The steak you get from the supermarket probably comes from a steer that died a month ago.

Brambo
08-11-2016, 10:14 PM
Try to cool it down asap if your not deboning it cut some slits down to the bone on the think parts of meat. Keep it out of the sun and let it breath. If you can put it in a cooler with ice.

ajr5406
08-12-2016, 10:25 AM
Good tips, much appreciated.

Norwestalta
08-12-2016, 03:28 PM
Put bags of ice in the chest cavity and split the pelvis to open it up as much as possible.

MichelD
08-12-2016, 03:45 PM
I've never had to worry much about deer. (no wait, there was last Sept. 10 but that's another story.)

What I've done with spring bear is bring a cooler full of frozen two-litre water bottles and once the animal is gutted, skinned, cut into portion and put in clean cloth bags I lay them on a tarp in the pickup bed and position the ice bottles between them.

About last year, my partner and i got a buck each within an hour of each other opening morning and as soon as we got the deer back to camp and skinned it got summer-hot so we bagged the deer in the cotton bags mentioned above, tied them shut and scooted home. I think he took ihs to a butcher but at home my wife and I figured out with a timer device how to get our spare freezer to cycle on for 10 minutes every hour or two and we were able to keep the deer chunks chilled for three days before butchering.
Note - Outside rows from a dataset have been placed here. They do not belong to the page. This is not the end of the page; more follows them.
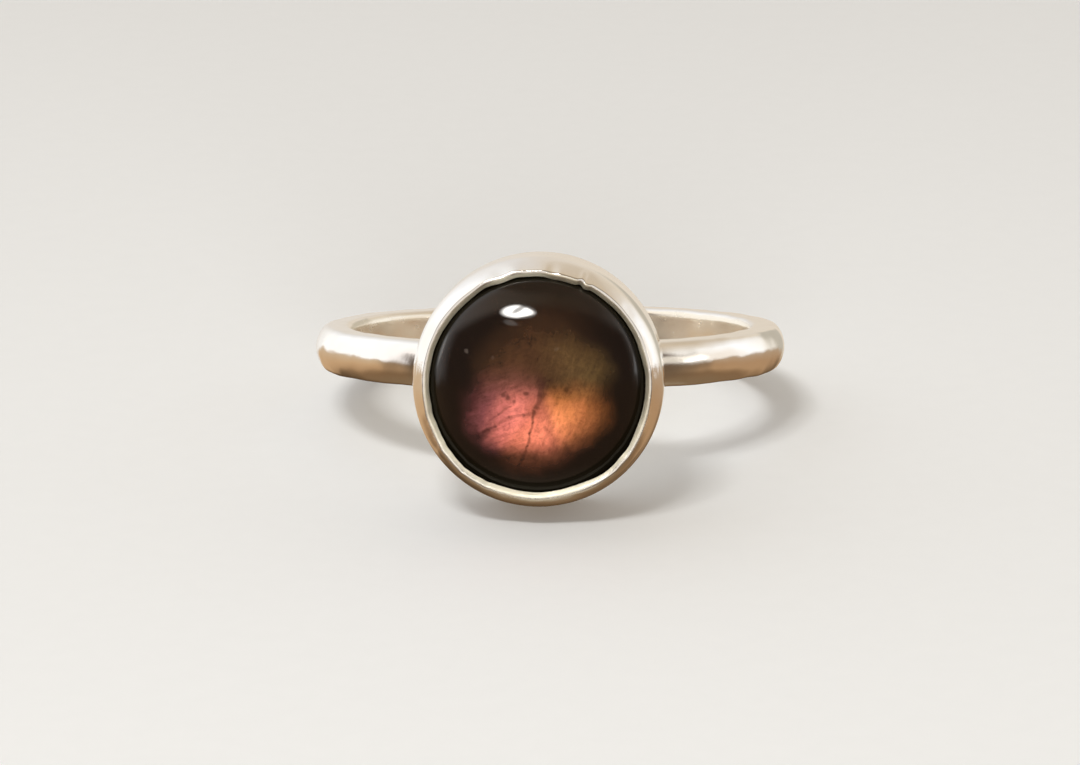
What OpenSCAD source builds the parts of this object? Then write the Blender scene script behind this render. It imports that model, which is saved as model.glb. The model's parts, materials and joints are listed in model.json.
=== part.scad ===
// Bezel-set cabochon ring, lying on its side as it rests on a table.
//
// The ring is drawn upright in its own frame first: the finger hole's axis is Z and the
// setting looks along -Y, away from the finger. It is then laid down, so that the edge of
// the cup and the back of the band touch the table at Z = 0. All sizes are in millimetres.

/* [Band] */
// Inside diameter of the band, across the finger hole
finger_d = 18.1; // [15.5:0.1:21]
// Width of the band, along the finger
band_w = 2; // [1.9:0.1:2.4]
// Thickness of the band, from the finger to its crown
band_t = 1.65; // [1.5:0.05:2]
// Radius of the softened edges beside the finger
band_edge_r = 0.35; // [0.2:0.05:0.5]
// Radius of the rounded edges beside the crown
band_shoulder_r = 0.4; // [0.3:0.05:0.5]
// Radius of the arch across the crown
band_crown_r = 1.4; // [1.3:0.05:1.75]

/* [Stone] */
// Diameter of the cabochon
stone_d = 10; // [9:0.5:11]
// Height of the cabochon's straight side
stone_side_h = 2.2; // [1.8:0.1:2.6]
// Radius of the shoulder where the side turns into the dome
stone_shoulder_r = 2; // [1.8:0.1:2.2]
// Radius of the dome
stone_dome_r = 7; // [6:0.25:8]
// Flat that is ground off the edge of the stone's base
stone_chamfer = 0.25; // [0.1:0.05:0.4]

/* [Setting] */
// Thickness of the bezel strip
bezel_t = 0.33; // [0.25:0.01:0.45]
// Angle that the rim leans in over the stone, in degrees
rim_lean = 40; // [30:1:42]
// Thickness of the back plate under the stone
plate_t = 0.5; // [0.45:0.05:0.8]
// Radius of the rounded edge round the back plate
plate_edge_r = 0.35; // [0.2:0.05:0.4]
// Clearance between the stone and the metal round it
stone_gap = 0.04; // [0.02:0.01:0.08]
// Distance that the cup's centre sits below the middle of the band's width
setting_drop = 0.28; // [0:0.02:0.4]
// Depth that the cup is bedded into the crown of the band
bed_depth = 0.15; // [0.1:0.05:0.2]
// Length of the solder under the cup, along the band
solder_l = 5.6; // [4:0.2:6]
// Width of the solder under the cup
solder_w = 1.6; // [1.2:0.1:1.8]

/* [Hidden] */

$fn = 96;
silver = [0.86, 0.84, 0.80];
dark_stone = [0.13, 0.09, 0.08];

// Band section, as radii from the finger's axis
finger_r = finger_d / 2;
crown_r_max = finger_r + band_t;
edge_h = band_w / 2 - band_edge_r;
shoulder_h = band_w / 2 - band_shoulder_r;
crown_centre = crown_r_max - band_crown_r;
shoulder_centre = crown_centre
    + sqrt(pow(band_crown_r - band_shoulder_r, 2) - pow(shoulder_h, 2));
crown_edge = [shoulder_centre - crown_centre, shoulder_h]
    * band_crown_r / (band_crown_r - band_shoulder_r);

// Setting and stone, as heights along the setting's axis from the finger's axis
stone_r = stone_d / 2;
cup_inner_r = stone_r + stone_gap;
cup_outer_r = cup_inner_r + bezel_t;
plate_back = crown_r_max - bed_depth;
plate_front = plate_back + plate_t;
stone_base = plate_front + stone_gap;
lean_start = stone_base + stone_side_h;
lean_centre_r = stone_r - stone_shoulder_r;
dome_centre = lean_start
    - sqrt(pow(stone_dome_r - stone_shoulder_r, 2) - pow(lean_centre_r, 2));
dome_edge_r = stone_dome_r * lean_centre_r / (stone_dome_r - stone_shoulder_r);
overrun = 2 * stone_d;

// Resting pose: the lean at which the cup's edge and the back of the band both touch the table
foot_rise = cup_outer_r - plate_edge_r + setting_drop - shoulder_h;
foot_span = plate_back + plate_edge_r + shoulder_centre;
rest_lean = atan2(foot_rise, foot_span)
    + asin((plate_edge_r - band_shoulder_r) / norm([foot_rise, foot_span]));
centre_h = shoulder_h * cos(rest_lean) + shoulder_centre * sin(rest_lean) + band_shoulder_r;
back_reach = crown_centre * cos(rest_lean) + band_crown_r;
front_reach = dome_centre * cos(rest_lean) + setting_drop * sin(rest_lean) + stone_dome_r;

// Half-round section of the band: flat beside the finger, arched outside, all edges rounded
module band_section() {
    inner_x = finger_r + band_edge_r;
    crown_edge_x = crown_centre + crown_edge.x;
    polygon([
        [finger_r, -edge_h],
        [inner_x, -band_w / 2],
        [shoulder_centre, -band_w / 2],
        [crown_edge_x, -crown_edge.y],
        [crown_edge_x, crown_edge.y],
        [shoulder_centre, band_w / 2],
        [inner_x, band_w / 2],
        [finger_r, edge_h],
    ]);
    for (side = [-1, 1]) {
        translate([inner_x, side * edge_h]) circle(band_edge_r);
        translate([shoulder_centre, side * shoulder_h]) circle(band_shoulder_r);
    }
    intersection() {
        translate([crown_centre, 0]) circle(band_crown_r);
        translate([crown_centre, -crown_edge.y]) square([band_crown_r, 2 * crown_edge.y]);
    }
}

// Outside of the cup as a full half section, closed over the stone
module cup_outline() {
    edge = [cup_outer_r - plate_edge_r, plate_back + plate_edge_r];
    polygon([
        [0, plate_back],
        [edge.x, plate_back],
        [cup_outer_r, edge.y],
        [cup_outer_r, lean_start],
        [0, lean_start],
    ]);
    translate(edge) circle(plate_edge_r);
    translate([lean_centre_r, lean_start]) circle(cup_outer_r - lean_centre_r);
}

// Space in the cup for the stone, and everything in front of the rim
module cup_hollow() {
    polygon([
        [0, plate_front],
        [cup_inner_r, plate_front],
        [cup_inner_r, lean_start],
        [lean_centre_r, lean_start],
        [lean_centre_r, lean_start] + overrun * [cos(rim_lean), sin(rim_lean)],
        [0, lean_start + overrun],
    ]);
    translate([lean_centre_r, lean_start]) circle(cup_inner_r - lean_centre_r);
}

// Half section of the cup: back plate with a rounded edge, straight wall, and rim pressed in
module cup_section() {
    intersection() {
        translate([0, plate_back]) square(overrun);
        difference() {
            cup_outline();
            cup_hollow();
        }
    }
}

// Half section of the stone: chamfered base, straight side, shoulder and dome
module stone_section() {
    intersection() {
        translate([0, stone_base]) square(overrun);
        union() {
            polygon([
                [0, stone_base],
                [stone_r - stone_chamfer, stone_base],
                [stone_r, stone_base + stone_chamfer],
                [stone_r, lean_start],
                [0, lean_start],
            ]);
            translate([lean_centre_r, lean_start]) circle(stone_shoulder_r);
            intersection() {
                translate([0, dome_centre]) circle(stone_dome_r);
                translate([0, dome_centre]) square([dome_edge_r, stone_dome_r]);
            }
        }
    }
}

// Turns a half section about the setting's axis, which looks along -Y a little below the band's
// middle
module turn_setting() {
    translate([0, 0, -setting_drop])
        rotate([90, 0, 0]) rotate_extrude() children();
}

// The band, a plain half-round hoop
module band() {
    rotate_extrude() band_section();
}

// The bezel cup: one strip of silver closed round the stone, on its back plate
module bezel_cup() {
    turn_setting() cup_section();
}

// Solder that fills the crevice between the flat plate and the curved band
module solder() {
    depth = band_t / 2 + plate_t / 2;
    end_x = (solder_l - solder_w) / 2;
    translate([0, -(plate_front - plate_t / 2), 0]) {
        translate([-end_x, 0, -solder_w / 2]) cube([2 * end_x, depth, solder_w]);
        for (side = [-1, 1])
            translate([side * end_x, 0, 0])
                rotate([-90, 0, 0]) cylinder(h = depth, d = solder_w);
    }
}

// Lays the upright ring on the table and brings the middle of its footprint to the origin
module lay_down() {
    translate([0, (front_reach - back_reach) / 2, centre_h])
        rotate([-rest_lean, 0, 0]) children();
}

module band_and_bezel() {
    color(silver) lay_down() {
        band();
        bezel_cup();
        solder();
    }
}

module stone() {
    color(dark_stone) lay_down() turn_setting() stone_section();
}

band_and_bezel();
stone();
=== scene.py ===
import json
import math
from collections import namedtuple

import bmesh
import bpy
from mathutils import Matrix, Vector

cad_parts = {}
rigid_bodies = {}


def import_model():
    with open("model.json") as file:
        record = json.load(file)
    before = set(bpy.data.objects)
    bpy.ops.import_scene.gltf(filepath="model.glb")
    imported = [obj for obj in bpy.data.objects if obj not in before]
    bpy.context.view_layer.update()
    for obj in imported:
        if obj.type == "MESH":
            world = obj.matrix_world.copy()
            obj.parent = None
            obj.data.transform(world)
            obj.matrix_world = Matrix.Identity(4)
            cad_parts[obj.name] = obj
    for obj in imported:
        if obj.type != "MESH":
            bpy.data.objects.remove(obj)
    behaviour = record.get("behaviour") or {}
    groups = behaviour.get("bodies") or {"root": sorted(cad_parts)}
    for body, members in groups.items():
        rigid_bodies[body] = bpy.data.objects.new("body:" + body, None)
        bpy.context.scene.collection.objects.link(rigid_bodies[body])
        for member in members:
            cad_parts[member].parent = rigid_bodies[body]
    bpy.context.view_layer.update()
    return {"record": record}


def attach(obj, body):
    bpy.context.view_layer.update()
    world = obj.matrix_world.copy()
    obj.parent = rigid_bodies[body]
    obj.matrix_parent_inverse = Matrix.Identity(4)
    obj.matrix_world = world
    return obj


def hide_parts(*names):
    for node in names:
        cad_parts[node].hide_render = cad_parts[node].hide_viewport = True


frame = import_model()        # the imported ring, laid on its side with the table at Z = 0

bl_info = {
    "name": "Bezel-set ring",
    "version": (1, 0, 0),
    "blender": (4, 5, 0),
    "location": "3D View > Sidebar > Ring",
    "description": "Makes a silver ring with a round cabochon of spectrolite in a bezel cup",
    "category": "Add Mesh",
}

MM = 0.001
BORE = frame["record"]["mounts"][0]
HOLE_CENTRE = Vector(BORE["pos_m"])
REST_LEAN = math.atan2(BORE["axis"][1], BORE["axis"][2])

# Upright ring to the ring as it lies: the finger hole's axis is Z and the setting looks along -Y
LAID_DOWN = Matrix.Translation(HOLE_CENTRE) @ Matrix.Rotation(-REST_LEAN, 4, "X")


def length(name, value, description):
    """A size in metres, given here in millimetres."""
    return bpy.props.FloatProperty(
        name=name, description=description, default=value * MM, min=0, precision=5,
        unit="LENGTH", subtype="DISTANCE")


def colour(name, value, description):
    """A linear colour."""
    return bpy.props.FloatVectorProperty(
        name=name, description=description, default=value, size=3, min=0, max=1,
        subtype="COLOR")


class RingBand(bpy.types.PropertyGroup):
    """Sizes of the half-round band."""
    hole_r: length("Hole radius", BORE["dims"]["r_mm"], "Inside radius of the band")
    width: length("Width", 2.0, "Width of the band, along the finger")
    thickness: length("Thickness", 1.65, "Thickness from the finger to the crown")
    edge_r: length("Edge radius", 0.35, "Radius of the softened edges beside the finger")
    shoulder_r: length("Shoulder radius", 0.4, "Radius of the rounded edges beside the crown")
    crown_r: length("Crown radius", 1.4, "Radius of the arch across the crown")
    waviness: length("Waviness", 0.05, "Depth of the long waves that hand finishing leaves")
    ripple: length("Ripple", 0.042, "Depth of the short waves that hand finishing leaves")


class RingSetting(bpy.types.PropertyGroup):
    """Sizes of the bezel cup and its solder."""
    strip_t: length("Strip thickness", 0.33, "Thickness of the bezel strip")
    plate_t: length("Plate thickness", 0.5, "Thickness of the back plate")
    plate_edge_r: length("Plate edge", 0.35, "Radius of the rounded edge of the back plate")
    gap: length("Gap", 0.04, "Clearance between the stone and the metal")
    bed: length("Bed", 0.15, "Depth that the plate is bedded into the band's crown")
    drop: length("Drop", 0.28, "How far the cup's centre sits below the band's middle")
    rim_edge_r: length("Rim edge", 0.12, "Radius of the rim's outer corner, worn round")
    rim_lip_r: length("Rim lip", 0.04, "Radius of the rim's corner on the stone")
    rim_lean: bpy.props.FloatProperty(
        name="Rim lean", description="Angle that the rim leans in over the stone",
        default=math.radians(40), subtype="ANGLE")
    solder_l: length("Solder length", 5.6, "Length of the solder along the band")
    solder_w: length("Solder width", 1.6, "Width of the solder under the plate")


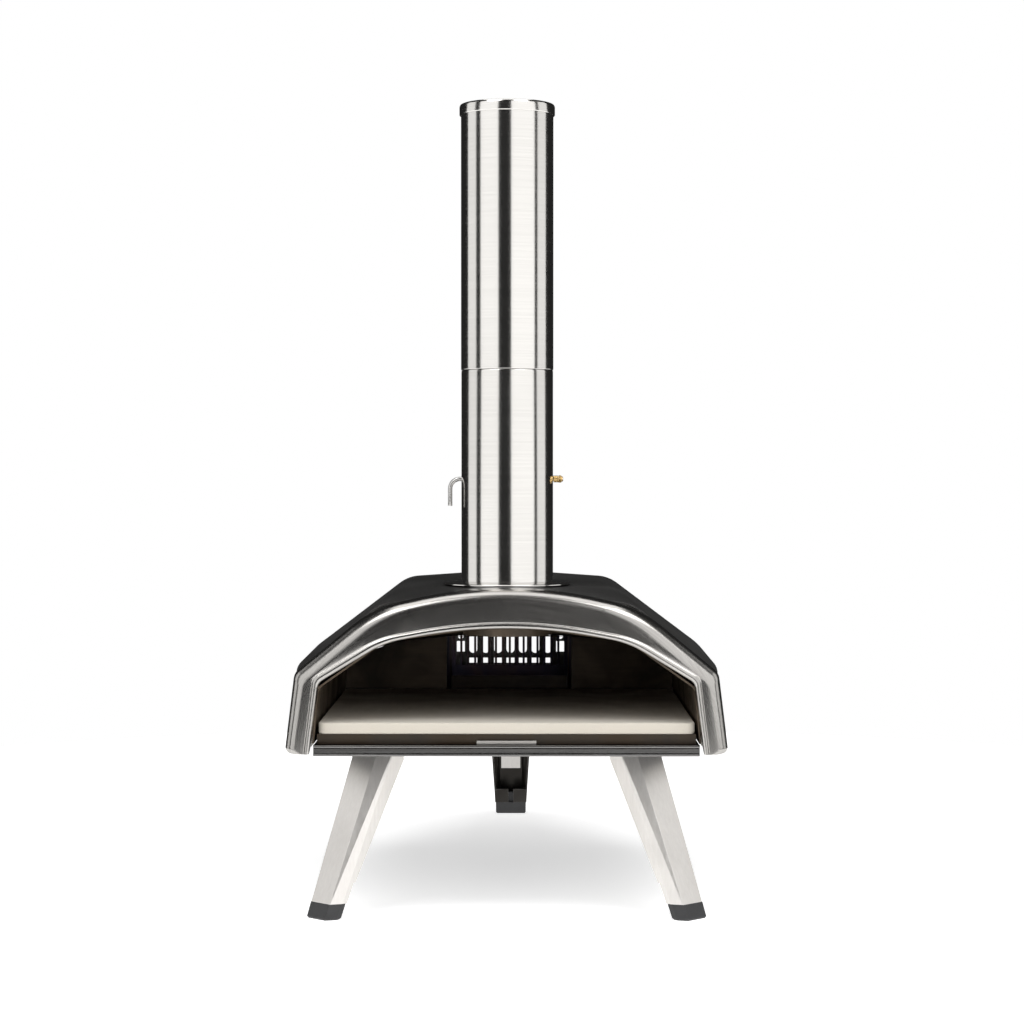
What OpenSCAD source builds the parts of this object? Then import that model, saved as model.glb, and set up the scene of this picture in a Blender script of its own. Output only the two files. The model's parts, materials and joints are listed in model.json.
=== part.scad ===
// Portable wood fired pizza oven: a double-skinned arched body on three folding legs, with a flue at
// the mouth and a pellet burner and hopper at the rear.
// Millimetres. The origin is on the floor at the centre of the bounding box, +Z is up, the mouth faces
// -Y, and X = 0 is the plane of symmetry.

/* [Body] */
// Overall width at the foot of the front trim
body_w = 396; // [390:1:402]
// Height of the bottom edge of the body above the floor
body_z = 148; // [146:1:149]
// Width of the mouth at its foot
mouth_w = 351; // [348:1:354]
// Sheet thickness of the body panels
sheet = 1.5; // [1.2:0.1:1.8]

/* [Baking stone] */
// Side of the square stone
stone_w = 336; // [330:1:338]
// Thickness of the stone
stone_t = 10; // [8:1:10]

/* [Chimney] */
// Height of the chimney's top above the floor
chimney_top_z = 740; // [720:1:760]
// Outer diameter of the lower tube
chimney_d = 85; // [84:0.5:86]
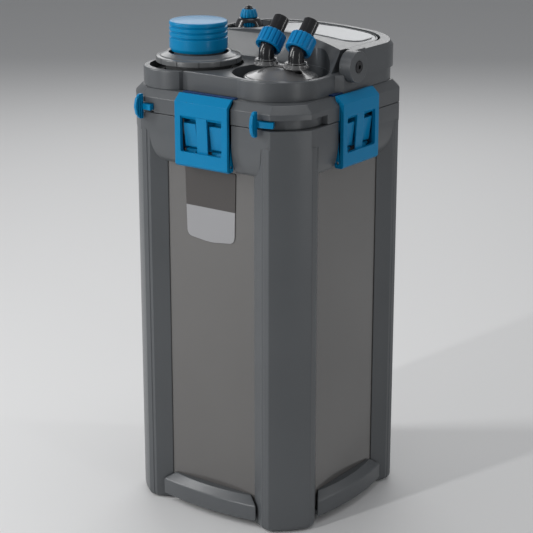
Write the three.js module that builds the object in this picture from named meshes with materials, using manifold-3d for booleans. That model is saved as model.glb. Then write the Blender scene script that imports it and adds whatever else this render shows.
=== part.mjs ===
// Canister filter for an aquarium: a square tub with a lift-off pump head.
// Millimetres, +Z up, front at -Y, origin at the middle of the footprint on the floor.
import * as THREE from "three";
import { mergeVertices } from "three/addons/utils/BufferGeometryUtils.js";
import Module from "manifold-3d";

const wasm = await Module();
wasm.setup();

// ---------------------------------------------------------------- driving dimensions
const gap = 0.3; // running gap between neighbouring pieces
const bodyHalf = 124; // half width over the collar and the head band
const cornerCentre = 28.8; // centre of each corner's shallow arc, along X and Y
const cornerRadius = 113.8; // radius of that arc at the full width
const leverPivot = 72; // centre that each lift lever turns about, along X and Y
const panelHalf = 112; // half width over the tub's flat panels
const tubWall = 4;
const seamZ = 482.5; // joint between the canister and the head
const browTopZ = 461; // where the collar starts to round in
const browBottomZ = 426;
const shoulderInset = 9; // the shoulder's chamfer, 45 degrees
const bandTopZ = 500;
const shoulderZ = bandTopZ + shoulderInset;
const lobeTopZ = 531;
const lobeRadius = 57;
const rearHalf = 116; // half width of the head cover's rear section
const rearFrontY = 28;
const crownZ = 562; // top of the rear section, in the middle
const crownSag = 9.5; // how far it drops to the sides
const hubZ = 538; // handle's pivot, on the X axis line y = 0
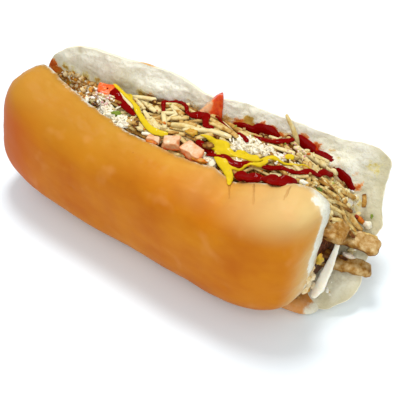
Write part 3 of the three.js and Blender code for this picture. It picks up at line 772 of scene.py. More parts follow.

With the size of animal I usually get, bear or deer, they part out to
1. The front legs and shoulders,

2. The neck and chest back to the end of the ribs

3. The back and hindquarters.

Bigger animals may have the neck on its own and the hinds separated.

caddisguy
08-12-2016, 03:54 PM
Toss it in the back of the truck (or get it in the car and roll the windows down) and hit the gas :D

Ferenc
08-12-2016, 04:00 PM
I always on elk remove the shoulder ( banjo ) on each front quarter once skinned out.. The more you can break it down the better. : )

bacon_overlord
08-13-2016, 10:54 PM
Get it to the truck, crank the A/C and strap into the passenger seat. Cools it down, and lets you use HOV lanes to get home faster.

Seriously though, hide off ASAP, and more cooling will never hurt, but not enough could decrease meat quality

Singleshotneeded
08-14-2016, 01:02 AM
Suppose you shoot a deer in Sept or early Oct during a day trip 3 hours from the LML. If the weather is warm, is there any issues with packing the quarters etc into game bags and straight into the truck to head home, and butcher/freeze the meat that night?

Or would it be best to spend a few hours in the field getting the meat cool first? Does it make much difference?

Hopefully I'll be faced with this problem soon

If it's in the teens or warmer down in the valleys, and you have a decent cold creek or river nearby, just gut the deer and put it in the water for 30-40 minutes, which will get the deer semi-frozen and eliminate the chance of it getting bone sour. I had that happen once...not happening again. Find a mountain stream with decent flow near your hunting area.

krazy
08-14-2016, 09:23 AM
If just a deer as you mention in your post then moosinaround is right on the money with the salmon cooler suggestion. Why take the slightest chance when this is so easy. Seven 2 liter plastic water bottles (frozen) fit perfect along the bottom of my salmon cooler. The frozen water bottles are better than ice because you won't have the game sitting in water as the ice melts. Use the gutless method and all 4 skinned quarters, back straps, neck meat and trim (ribs) will fit in no problem. Use an old pillow case for each quarter and another for the boned out meat and it keeps things clean and organized. Puts a cool on very quickly and also keeps things clean.